### What you have to do
Output exactly, and only, the lines from the line containing "rivet_tool = rivet_holes()" through the line containing "bpy.data.objects.remove(obj)", both included.
------------------------
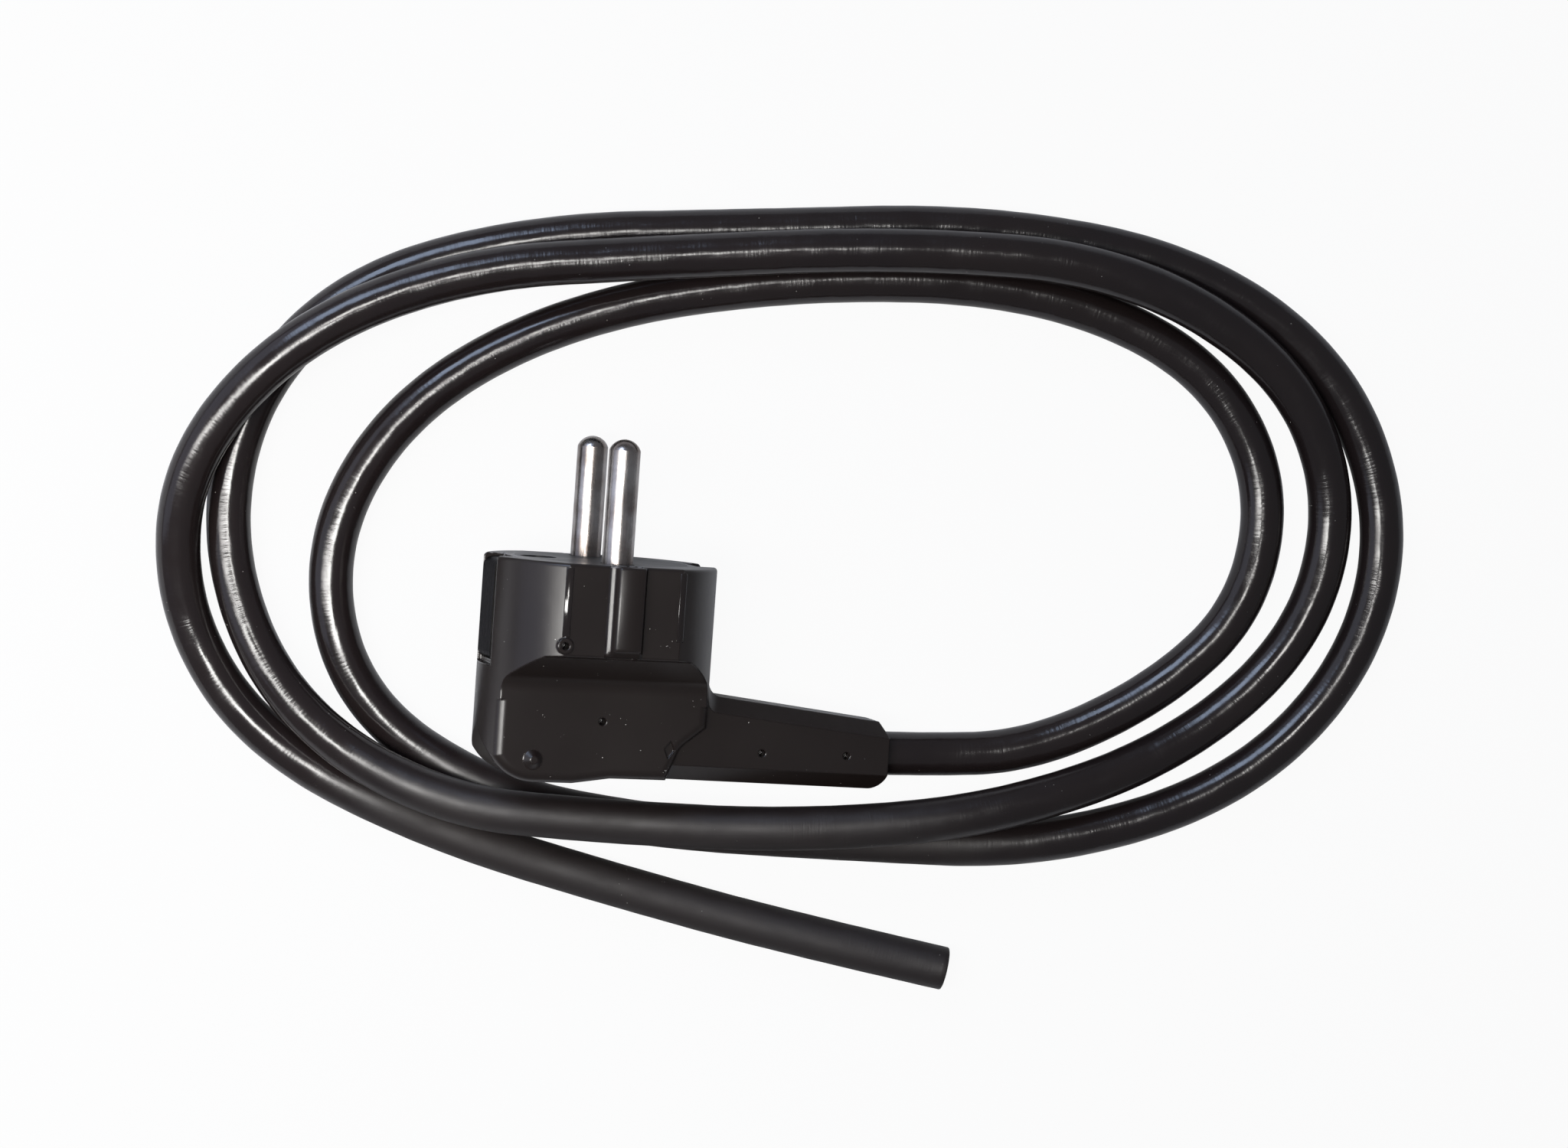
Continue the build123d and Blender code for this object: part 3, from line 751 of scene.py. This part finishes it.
# %% [markdown]
# Along the middle of each flat runs a low guide rib, which the CAD's solid has as a groove, so the rib is
# made over the groove. The same section is set at several depths behind the face. The outline is x and the
# share of the height, the underside is x and the height over the flat, and the rise is the depth behind the
# face and how far the rib has risen there: it starts rounded and sinks to the flat at its far end.

# %% Guide ribs on the flats
RIB_HEIGHT = 1.45
RIB_SKIN = 0.015
RIB_OUTLINE = (
    (-2.80, 0.0),
    (-2.05, 0.0),
    (-1.90, 0.05),
    (-1.78, 0.22),
    (-1.52, 0.80),
    (-1.42, 0.93),
    (-1.25, 0.995),
    (0.55, 1.0),
    (2.35, 0.995),
    (2.52, 0.93),
    (2.62, 0.80),
    (2.88, 0.22),
    (3.00, 0.05),
    (3.15, 0.0),
)
RIB_UNDERSIDE = (
    (3.15, -0.06),
    (2.45, -0.20),
    (1.95, -1.35),
    (-1.95, -1.35),
    (-2.45, -0.20),
    (-2.80, -0.06),
)
RIB_RISE = (
    (0.12, 0.80),
    (0.22, 0.93),
    (0.50, 1.0),
    (12.4, 1.0),
    (12.8, 0.93),
    (13.05, 0.60),
    (13.2, 0.0),
    (13.9, 0.0),
)


def guide_rib(name, side):
    """A rib on the flat above (side 1) or below (side -1) the plug's middle."""
    flat = FLAT_HEIGHT / MM
    rings = []
    for depth, rise in RIB_RISE:
        outline = [(x, flat + RIB_SKIN + z * rise * RIB_HEIGHT) for x, z in RIB_OUTLINE]
        outline += [(x, flat + z) for x, z in RIB_UNDERSIDE]
        rings.append([(x, -depth, side * z) for x, z in outline])
    return plug_skin(name, rings, len(rings[0]))


ribs = [guide_rib("guide_rib_upper", 1), guide_rib("guide_rib_under", -1)]
print("rib faces", [len(rib.data.polygons) for rib in ribs])

# %% [markdown]
# The corner between a flat and the round side is soft in the moulding, and catches a bright line. A slim
# bead of a few arc points on each corner gives that line a real curve to lie on. Its rings are the depth
# behind the face and how much the arc is drawn in there.

# %% Soft corners of the flats
CORNER_CURVE = 2.0
CORNER_PROUD = 0.03
CORNER_THICKNESS = 0.5
CORNER_HALF_TURN = math.asin(FLAT_HALF_CHORD / HEAD_RADIUS) / 2
CORNER_SPREAD = math.radians(17)
CORNER_STEPS = 8
CORNER_RINGS = ((0.55, 0.1), (0.7, 0.0), (10.9, 0.0), (11.1, 0.1))


def corner_bead(name, side, across):
    """A slim rounded bead along a flat's edge, above or below (side) and left or right (across)."""
    corner = Vector((FLAT_HALF_CHORD / MM, FLAT_HEIGHT / MM))
    outward = Vector((math.sin(CORNER_HALF_TURN), math.cos(CORNER_HALF_TURN)))
    centre = corner - outward * (CORNER_CURVE - CORNER_PROUD)
    inner = centre + outward * (CORNER_CURVE - CORNER_THICKNESS)
    shares = [2 * step / CORNER_STEPS - 1 for step in range(CORNER_STEPS + 1)]
    turns = [CORNER_HALF_TURN + CORNER_SPREAD * share for share in shares]
    rings = []
    for depth, drawn_in in CORNER_RINGS:
        reach = CORNER_CURVE - drawn_in
        arc = [(centre.x + reach * math.sin(t), centre.y + reach * math.cos(t)) for t in turns]
        rings.append([(across * x, -depth, side * z) for x, z in (*arc, inner)])
    return plug_skin(name, rings, CORNER_STEPS)


SIDES = (("upper", 1), ("under", -1))
ACROSS = (("left", -1), ("right", 1))
beads = [corner_bead(f"corner_{a}_{b}", side, across) for a, side in SIDES for b, across in ACROSS]
print("corner beads", len(beads))

# %% [markdown]
# ## A finish for every piece
# The CAD's nodes are named after what they are, so a finish follows from the name. The new cord replaces
# the CAD's own sheath, which gets a finish too.

# %% Give each node its finish
EDGE_TONES = ((0.009, 0.007, 0.0072), (0.015, 0.0115, 0.0105))
FINISHES = {
    "plug_body": moulding_material(),
    "polished_edge": plastic_material("polished_edge", *EDGE_TONES, 0.13, 380.0),
    "pin_bridge": plastic_material("bridge_resin", (0.012, 0.012, 0.013), (0.022, 0.021, 0.02), 0.4),
    "pin": nickel_material(),
    "contact": steel_material(),
    "line": plastic_material("core_brown", (0.075, 0.03, 0.014), (0.11, 0.045, 0.02), 0.38),
    "neutral": plastic_material("core_blue", (0.02, 0.07, 0.28), (0.03, 0.10, 0.36), 0.38),
    "earth": earth_core_material(),
    "copper": copper_material(),
}


def finish_of(name):
    """Which finish a CAD node gets."""
    if name in ("plug_body", "pin_bridge"):
        return name
    if name == "cord_sheath":
        return "plug_body"
    if name.startswith("earth_contact") or name == "earth_socket":
        return "contact"
    if name.endswith("_wire"):
        return "copper"
    if name.endswith("_pin"):
        return "pin"
    return name.replace("cut_", "").split("_")[0]


for name, node in nodes.items():
    node.data.materials.clear()
    node.data.materials.append(FINISHES[finish_of(name)])
for piece in ribs:
    piece.data.materials.append(FINISHES["plug_body"])
for piece in beads:
    piece.data.materials.append(FINISHES["polished_edge"])
print("finished nodes", len(nodes))
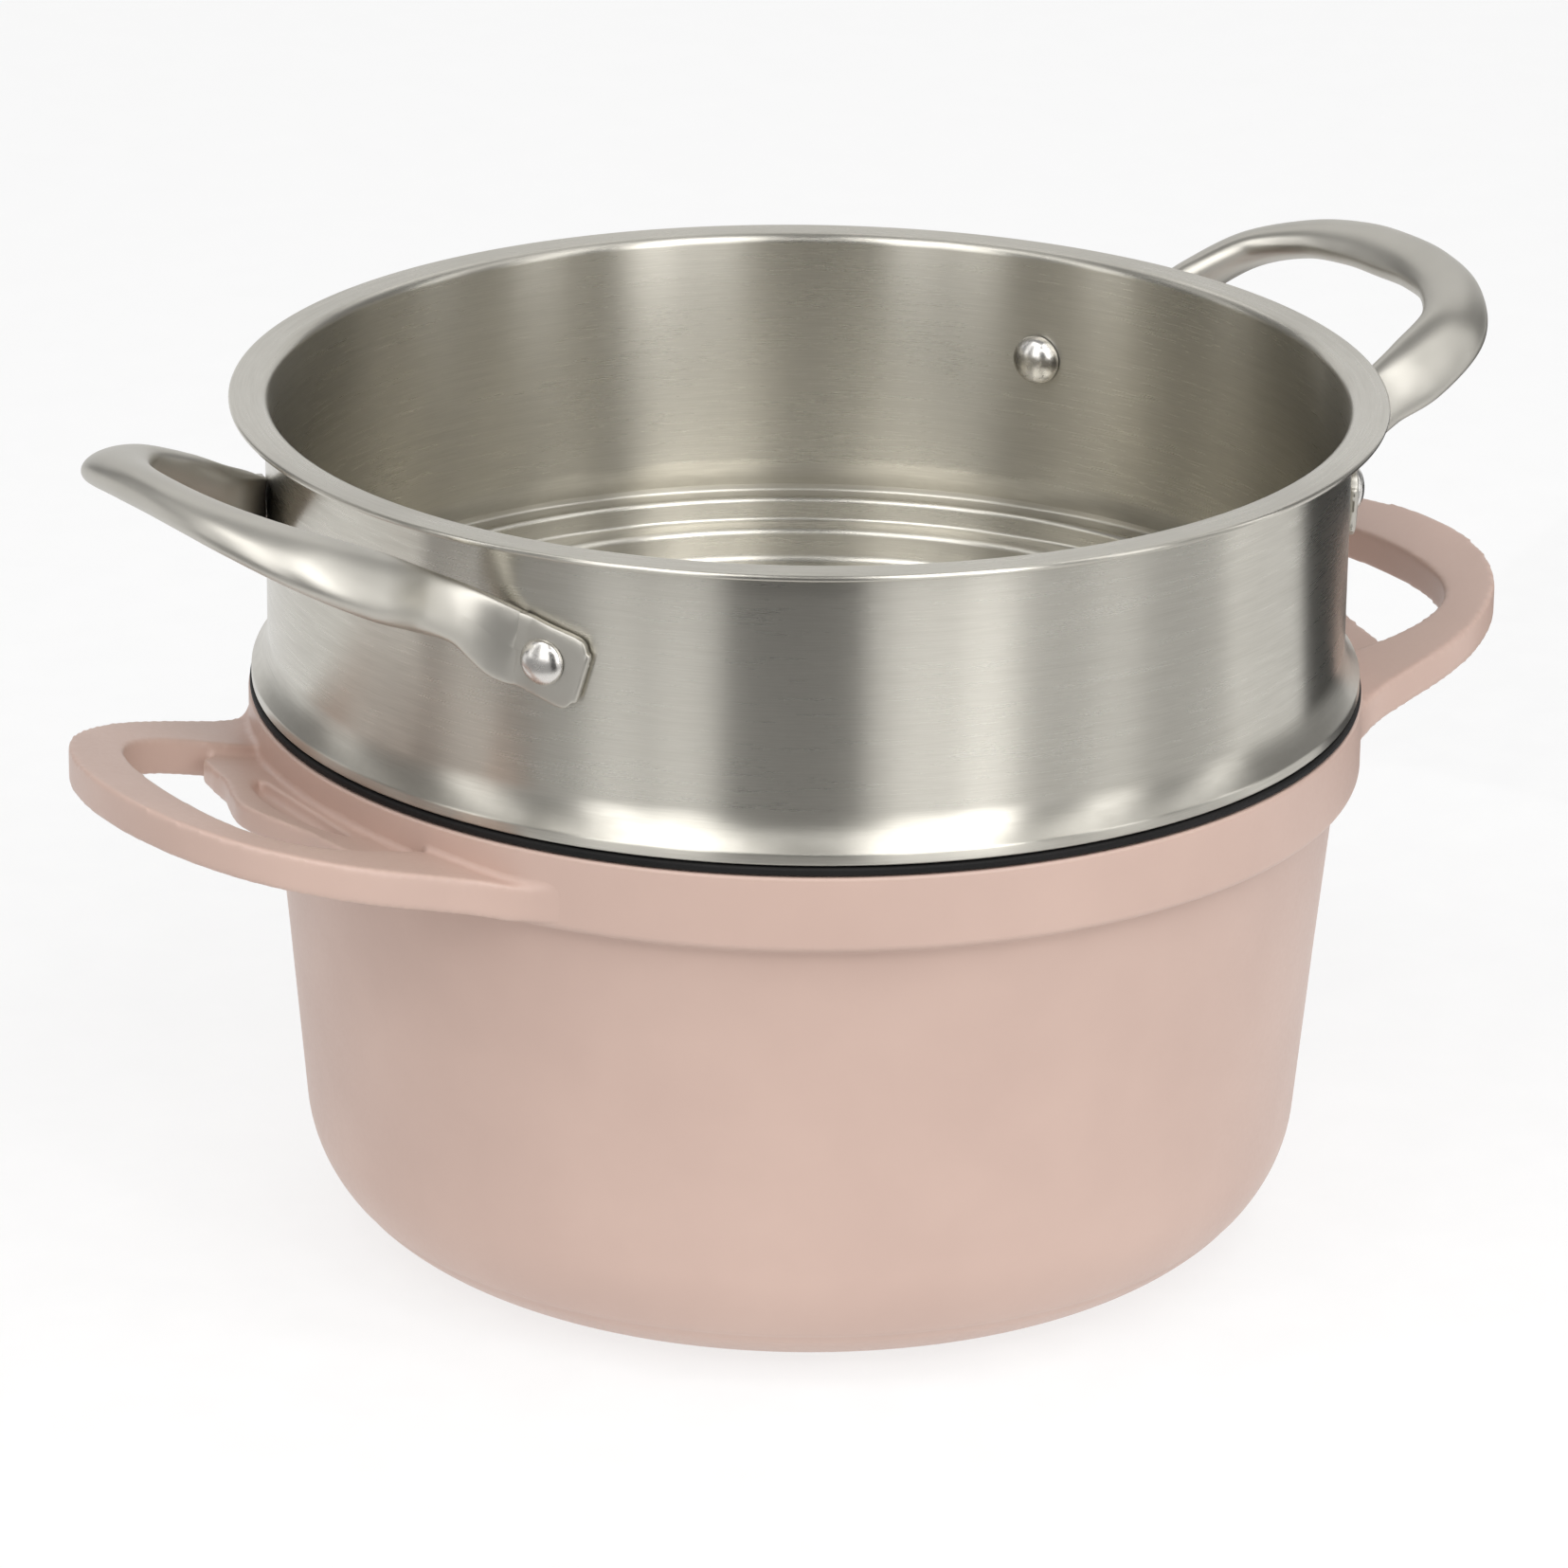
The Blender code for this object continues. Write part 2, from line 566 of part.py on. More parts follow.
def tube_section(place, tangent, size, sides):
    """A ring of points round the route; size is a section as loop_route gives it."""
    half_thickness, half_width, square, lean, roll = size
    tilt = lean * math.atan(LOOP_RISE)
    up = Vector((-math.sin(tilt), 0, math.cos(tilt)))
    out = up.cross(tangent).normalized()
    across = tangent.cross(out).normalized()
    thin = out * math.cos(roll) + across * math.sin(roll)
    broad = across * math.cos(roll) - out * math.sin(roll)
    points = []
    for step in range(sides):
        angle = math.tau * (step + 0.5) / sides
        c, s = math.cos(angle), math.sin(angle)
        u = half_thickness * math.copysign(abs(c) ** (2 / square), c)
        v = half_width * math.copysign(abs(s) ** (2 / square), s)
        points.append(place + thin * u + broad * v)
    return points


def make_loop(name, turn, material, rivet_tool):
    stations = loop_route()
    places = [Vector(place) for place, _ in stations]
    sizes = [size for _, size in stations]
    places += [Vector((p.x, -p.y, p.z)) for p in reversed(places[:-1])]
    sizes += list(reversed(sizes[:-1]))
    spine = smooth_path(places, 2)
    sections = smooth_sizes(sizes, 2)
    shape = bmesh.new()
    rings = []
    for index, place in enumerate(spine):
        before, after = spine[max(index - 1, 0)], spine[min(index + 1, len(spine) - 1)]
        ring = tube_section(place, (after - before).normalized(), sections[index], LOOP_SIDES)
        rings.append([shape.verts.new(point) for point in ring])
    for first, second in zip(rings, rings[1:]):
        for step in range(LOOP_SIDES):
            following = (step + 1) % LOOP_SIDES
            shape.faces.new((first[step], first[following], second[following], second[step]))
    shape.faces.new(list(reversed(rings[0])))
    shape.faces.new(rings[-1])
    place = Matrix.Rotation(turn, 4, "Z") @ Matrix.Translation((0, 0, LIP_BOTTOM))
    bmesh.ops.transform(shape, matrix=place, verts=shape.verts)
    loop = add_object(name, shape, material)
    add_boolean(loop, rivet_tool, "DIFFERENCE")
    return loop


# Rivets

def rivet_profile():
    """A shank with a low dome outside the tab and a fuller dome inside the wall."""
    inner_face = STEAMER_RADIUS - HEAD_GAP
    outer_face = TAB_INNER_RADIUS + TAB_THICKNESS + SEAT_GAP
    points = []
    for step in range(5):
        angle = math.pi / 2 * (1 - step / 4)
        points.append((INNER_HEAD_RADIUS * math.cos(angle), inner_face - INNER_HEAD_HEIGHT * math.sin(angle)))
    points += [(SHANK_RADIUS, inner_face), (SHANK_RADIUS, outer_face)]
    for step in range(4):
        angle = math.pi / 2 * step / 3
        points.append((OUTER_HEAD_RADIUS * math.cos(angle), outer_face + OUTER_HEAD_HEIGHT * math.sin(angle)))
    points[0] = (0.0, points[0][1])
    points[-1] = (0.0, points[-1][1])
    return points


def make_rivets(material):
    rivets = []
    for name, angle in rivet_places():
        shape = turned(rivet_profile(), SMALL_ROUND_STEPS)
        bmesh.ops.transform(shape, matrix=radial_frame(angle, RIVET_Z), verts=shape.verts)
        rivets.append(add_object(name, shape, material))
    return rivets


def main():
    clear_scene()
    pink = make_material("pink_coating", PINK, 0.42, 0.0)
    brushed = make_material("brushed_steel", STEEL, 0.30, 1.0)
    polished = make_material("polished_steel", STEEL, 0.15, 1.0)
    silicone = make_material("black_silicone", BLACK, 0.6, 0.0)

    make_pot(pink)
    make_disc(brushed)

    lift = bpy.data.objects.new("steamer_lift", None)
    bpy.context.scene.collection.objects.link(lift)
    lift.location.z = SEAL_BOTTOM
    bpy.context.view_layer.update()
    to_lift = lift.matrix_world.inverted()

    rivet_tool = rivet_holes()
    pieces = [make_seal(silicone), make_steamer(brushed, rivet_tool),
              make_loop("steamer_handle_right", STEAMER_TURN, brushed, rivet_tool),
              make_loop("steamer_handle_left", STEAMER_TURN + math.pi, brushed, rivet_tool)]
    pieces += make_rivets(polished)
    for piece in pieces:
        piece.parent = lift
        piece.matrix_parent_inverse = to_lift


main()
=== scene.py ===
"""Looks of the cast casserole pot with its steel steamer insert."""

import math

import bmesh
import bpy
from mathutils import Matrix, Vector


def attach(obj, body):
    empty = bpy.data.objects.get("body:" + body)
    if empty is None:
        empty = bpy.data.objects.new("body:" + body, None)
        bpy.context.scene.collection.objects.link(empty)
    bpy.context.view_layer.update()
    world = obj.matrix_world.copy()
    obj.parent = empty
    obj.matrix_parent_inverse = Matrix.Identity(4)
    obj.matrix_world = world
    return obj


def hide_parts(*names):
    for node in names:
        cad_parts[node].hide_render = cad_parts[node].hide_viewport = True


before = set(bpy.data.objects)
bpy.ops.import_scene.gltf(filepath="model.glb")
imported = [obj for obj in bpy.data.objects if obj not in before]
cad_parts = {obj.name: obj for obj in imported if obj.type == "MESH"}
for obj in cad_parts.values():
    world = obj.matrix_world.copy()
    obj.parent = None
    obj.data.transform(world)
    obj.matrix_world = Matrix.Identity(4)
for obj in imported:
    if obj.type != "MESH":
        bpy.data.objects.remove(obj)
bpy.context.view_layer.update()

# Pot casting, metres
POT_TOP = 0.1260
COLLAR_RADIUS = 0.1252
COLLAR_HEIGHT = 0.0162
COLLAR_STEP = 0.0048
RIM_WIDTH = 0.0050
SHOULDER_DEPTH = 0.0022
COLLAR_FOOT_DROP = 0.0004
WALL_START_DEPTH = 0.040
BODY_SLOPE = 0.095
BODY_CORNER = 0.0310
BODY_WALL = 0.0036
INNER_CORNER = 0.0260
FLOOR_THICKNESS = 0.0055
MOUTH_DEPTH = 0.0085
SEAT_LEDGE = 0.0028
RECESS_RADIUS = 0.0744
RECESS_HEIGHT = 0.0023
BASE_GROOVE_ANGLE = math.radians(-40.5)
BASE_GROOVE_DEPTH = 0.00035
BASE_GROOVE_WIDTH = 0.0009

# Roundings of the pot's edges, from the recess outwards, up and down the inside
RECESS_ROUNDING = 0.0003
FOOT_ROUNDING = 0.0005
SHOULDER_ROUNDING = 0.0014
COLLAR_FOOT_ROUNDING = 0.0019
COLLAR_TOP_ROUNDING = 0.0007
MOUTH_ROUNDING = 0.0006
LEDGE_ROUNDING = 0.0008
SEAT_ROUNDING = 0.0012

# Cast handles
HANDLE_REACH = 0.1772
HANDLE_HALF_WIDTH = 0.0556
HANDLE_THICKNESS = 0.0084
HANDLE_DROP = 0.0047
HANDLE_SLOPE = 0.240
HANDLE_FLARE_ANGLE = math.radians(34.0)
HANDLE_BEND_X = COLLAR_RADIUS + (HANDLE_DROP + HANDLE_THICKNESS - COLLAR_HEIGHT) / HANDLE_SLOPE
HANDLE_ROOT_DEPTH = 0.0004
HANDLE_END_DEPTH = 0.0028
GRIP_WIDTH = 0.0142
FINGER_HALF_WIDTH = 0.0390
FINGER_START_X = 0.1144
WEB_DROP = 0.0027
WEB_REACH = 0.1445
WEB_HALF_WIDTH = 0.0400
DISH_DEPTH = 0.0029
DISH_START_X = 0.1285
DISH_LENGTH = 0.0079
DISH_HALF_WIDTH = 0.0205
CAST_GRAIN = 0.00062
BELOW_HANDLES = 0.05
ABOVE_HANDLES = 0.25

# Steel disc
DISC_RADIUS = 0.0740
DISC_BOTTOM = 0.0004
DISC_TOP = 0.0020
DISC_FOOT_ROUNDING = 0.0004
DISC_TOP_ROUNDING = 0.0001

# Seal
SEAL_BOTTOM = 0.1263
SEAL_TOP = 0.1281
SEAL_RADIUS = 0.1249
SEAL_SKIRT_RADIUS = 0.1199
SEAL_SKIRT_WALL = 0.0009
SEAL_SKIRT_DEPTH = 0.0026
SEAL_SKIRT_ROUNDING = 0.0003
SEAL_CORNER_ROUNDING = 0.0002
SEAL_EDGE_ROUNDING = 0.0006

# Steamer
SHEET = 0.0008
LIP_BOTTOM = 0.1284
LIP_RADIUS = 0.1245
LIP_HEIGHT = 0.0026
FLARE_HEIGHT = 0.0106
STEAMER_RADIUS = 0.1200
STEAMER_TOP = 0.1943
RIM_RADIUS = 0.1288
RIM_HEM = 0.0014
RIM_BEND = 0.0014
SPIGOT_RADIUS = 0.1187
STEP_RADIUS = 0.1118
STEP_BOTTOM = 0.1229
FLOOR_BOTTOM = 0.1149
FLOOR_FILLET = 0.0030
STEAMER_TURN = math.radians(2.2)

# Roundings of the rolled rim, from its root under the flange to the top
HEM_ROOT_ROUNDING = 0.0002
HEM_FOOT_ROUNDING = 0.0003
HEM_EDGE_ROUNDING = 0.0006
RIM_TOP_ROUNDING = 0.0007

# Steam holes
HOLE_RADIUS = 0.0021
HOLE_SIDES = 28
HOLE_RINGS = 5
OUTER_HOLE_RING = 0.0960
HOLE_RING_PITCH = 0.0190
OUTER_HOLE_COUNT = 24
HOLES_PER_RING_STEP = 5
HOLE_START = math.radians(10.4)
PLATE_RADIUS = 0.1070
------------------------
### Exercise output
    rivet_tool = rivet_holes()
    pieces = [make_seal(silicone), make_steamer(brushed, rivet_tool),
              make_loop("steamer_handle_right", STEAMER_TURN, brushed, rivet_tool),
              make_loop("steamer_handle_left", STEAMER_TURN + math.pi, brushed, rivet_tool)]
    pieces += make_rivets(polished)
    for piece in pieces:
        piece.parent = lift
        piece.matrix_parent_inverse = to_lift


main()
=== scene.py ===
"""Looks of the cast casserole pot with its steel steamer insert."""

import math

import bmesh
import bpy
from mathutils import Matrix, Vector


def attach(obj, body):
    empty = bpy.data.objects.get("body:" + body)
    if empty is None:
        empty = bpy.data.objects.new("body:" + body, None)
        bpy.context.scene.collection.objects.link(empty)
    bpy.context.view_layer.update()
    world = obj.matrix_world.copy()
    obj.parent = empty
    obj.matrix_parent_inverse = Matrix.Identity(4)
    obj.matrix_world = world
    return obj


def hide_parts(*names):
    for node in names:
        cad_parts[node].hide_render = cad_parts[node].hide_viewport = True


before = set(bpy.data.objects)
bpy.ops.import_scene.gltf(filepath="model.glb")
imported = [obj for obj in bpy.data.objects if obj not in before]
cad_parts = {obj.name: obj for obj in imported if obj.type == "MESH"}
for obj in cad_parts.values():
    world = obj.matrix_world.copy()
    obj.parent = None
    obj.data.transform(world)
    obj.matrix_world = Matrix.Identity(4)
for obj in imported:
    if obj.type != "MESH":
        bpy.data.objects.remove(obj)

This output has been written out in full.